Together with representatives from the consumer federations, Industry federations also have a prominent role in case an annual plan needs to be renegotiated or adjusted during a year due to changed circumstances.

Finally, industry federations have a responsibility to make sure that the goods and services that worker councils produce hold a comparable standard and reach the criteria that the industry has set. For example, light bulbs need to meet standards relating to size, quality, electrical current, performance, etc, that are set by the industry.

How many worker federations will there be?

The organisation of workers’ councils into industrial federations is obviously something that a future participatory economy will decide on. However, a possible industry classification of federations could be according to the general function they perform as follows:

(1) agriculture and forestry; (2) extraction of minerals; (3) manufacturing; (4) construction; (5) freight and transport; and (6) services.

Each of these main federations may then be divided into sub-federations in one or more levels based on a more detailed breakdown of the groups of goods and services that the worker councils produce, as well as geography.

How does a workplace gain or lose membership of a federation?

Anyone is free to start up a new enterprise in a participatory economy. However, an important difference to today is that a startup does not apply for a loan from a bank or seek equity from a private investor. There are no banks or stock markets because productive resources are owned by society.

Instead a startup will need to make an application for membership to join their relevant industry federation. The application will involve creating a business plan similar to today, in order to demonstrate to their industry peers their credibility and ability to carry out what they say they will.

If approved by their industry federation they will be granted a set of initial capital, such as equipment or a building, some support setting up if needed, and be granted a license to enter the annual participatory planning procedure along with other workplaces to submit a proposal for access to resources.

A workplace could lose membership of their federation for two reasons:

1) if they are unable to provide a proposal in the annual planning that is making an efficient use of society’s resources, or

2) fails to deliver more social benefits to social costs during the year.

How do we know whether a workplace is making an efficient use of resources? By measuring the total value of the products or goods they make, which we call social benefits, and dividing that by the total value of inputs they use, what we call social costs. Anything below one can be considered inefficient.

Before losing membership of a federation, a workplace will be given an opportunity for support and help by their federation to improve. It may also be that the industry is simply at over capacity through no fault of their own and some workers in the industry will need to be re-trained to join other industries which are increasing in capacity.

Related Real-World Examples
Cooperation Jackson

In Jackson, Mississippi, USA, Cooperation Jackson are building a solidarity economy. The network is made up of: 1) a federation of worker-owned, democratically self-managed cooperative enterprises, 2) a cooperative incubator, 3) a cooperative education and training center, and 4) a cooperative bank.

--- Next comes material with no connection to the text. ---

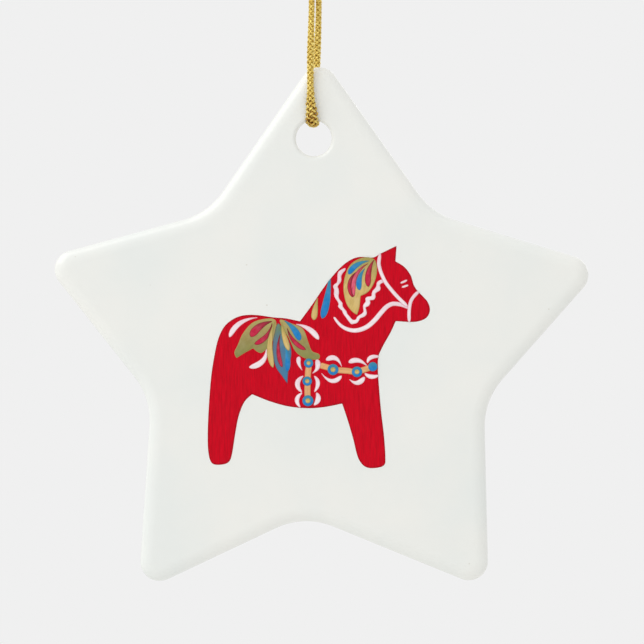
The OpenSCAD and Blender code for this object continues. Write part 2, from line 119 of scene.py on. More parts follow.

The National Federation of Labour (CNT)

The National Federation of Labour (CNT) is a Spanish confederation of anarcho-syndicalist labour unions founded in Barcelona. The largest example of self managed workers’ federations was during the spanish revolution 1936-1939. In Catalonia, more than 75% of industry was under worker control.

Korean People’s Association in Manchuria (KPAM)

Korean People’s Association in Manchuria (KPAM) was an autonomous anarchist zone in Manchuria near the Korean borderlands, populated by two million Korean migrants in 1929. The KPAM drew heavily from the economic theories of libertarian socialism and established worker cooperatives, democratic schools and federations of regional councils.